Mon Cher Pancrace,
C’est avec grand plaisir que je fais écho à ta dernière lettre. Tes questions ont éveillé un réel intérêt en moi, en proportion directe de leur pertinence. A propos de la récente polémique suscitée par la glose comminatoire de l'Honorable Rosine Soglo à l’Assemblée touchant au régionalisme, tu me demandes si la Présidente de la RB n’aurait pas dû tourner sept fois sa langue dans sa bouche avant de parler. Car comme tu le relèves à juste titre alors que l’UN était au centre d’un faux procès sur le thème du régionalisme, était-ce nécessaire d’en rajouter ? “A moins, dis-tu, que cette algarade malvenue ne soit destinée à cacher d’autres raisons inavouées sinon inavouables”

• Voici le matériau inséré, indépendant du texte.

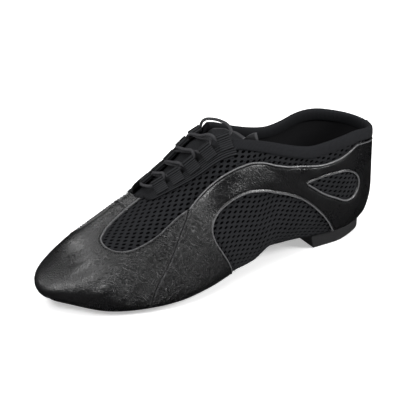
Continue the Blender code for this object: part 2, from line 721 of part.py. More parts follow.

A mon avis ta remarque est tout à fait juste ; et je vais te dire ce que je pense de cette affaire de coup de gueule de Rosine Soglo à l’Assemblée nationale sur le sujet soi-disant de régionalisme. En fait sous prétexte de laisser parler sa nature et même d’avoir l’air de cracher la vraie vérité sur le consensus insidieux qui enserre la problématique du régionalisme au Bénin, Madame Rosine Soglo, à travers son algarade, n’a fait que lancer un pétard médiatique et détourner l’attention des vraies questions. Entre autres choses, ces questions portent sur le rôle de porteur de valise de Yayi Boni que jouait Epiphane Quenum. Jusque-là en effet, moult questions se posaient sur la posture, les choix et la mission politique de Epiphane Quenum : Faisait-il la courte échelle à Yayi Boni ? Sa méfiance vis à vis du processus de l’Union en cours, voire même sa haine historique des alliés de la RB justifiaient-elles son aventure solitaire ? Et en réalité son geste était-il si solitaire qu’il y paraît ? L’honorable Epiphane Quenum roulait-il pour lui-même ou pour une aile rebelle de la RB ? Etait-il en mission secrète au compte de cette aile dirigée en sous-main et inspirée par la Présidente de la RB dont les positions politiques et les actes concrets à l’Assemblée ont brillé, à la limite de la duplicité, par leur confondante ambigüité ? Pourquoi Epiphane Quenum prenait-il la responsabilité de parrainer le choix de Yayi Boni d’une marche forcée vers la Lepi ? Pourquoi allait-il à l’encontre de la volonté de l’UN, un groupe politique comprenant la RB, parti auquel il appartenait ?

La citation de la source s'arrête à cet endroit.